Робкая надежда на свержение Советской власти появлялась только тогда, когда негодование охватывало широкие массы трудящихся, как это случилось во время коллективизации, но тогда образованный слой горожан в целом разделял стремление власти к форсированной модернизации. Или у некоторых вспыхивала надежда на свержение строя при помощи вражеских штыков. И даже нет ни одного примера успешного заговора против Советской власти. Всё остальное – проявление различных форм приспособленчества, пассивного протеста, вроде алкоголизма, максимум – ухода из жизни, хлопнув на прощание дверью, как поступил, например, Фадеев.
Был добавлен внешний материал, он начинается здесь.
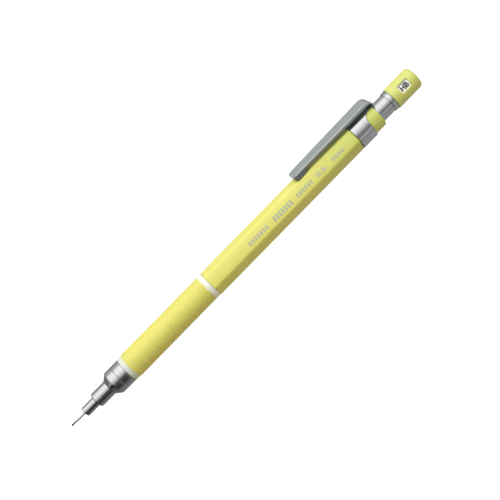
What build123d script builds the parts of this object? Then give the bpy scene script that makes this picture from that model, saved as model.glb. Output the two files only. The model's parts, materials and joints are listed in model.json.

А может, ему надо было взять тот же пистолет и разобраться с губителями? Вроде не робкого десятка был человек, и глубину падения отечественной культуры понимал. И знал Фадеев то, что еще не знали другие – вспомним о его взаимоотношениях с Булгаковыми. И текст романа был ему известен еще до войны. Когда (лишь в 1956 году) его друг Твардовский прочел «Мастера и Маргариту», он был потрясен: «Его (Булгакова) современники не могут идти ни в какой счет с ним» (54). Конечно, эти люди понимали, какой урон понесла отечественная литература. Государственничество, вполне уместное в искусстве 1930-х, необходимое в 1940-х, к середине 1950-х выродилось в довольно пошлую, хотя и пышную, декорацию. Вместо ожидаемого развития получился застой.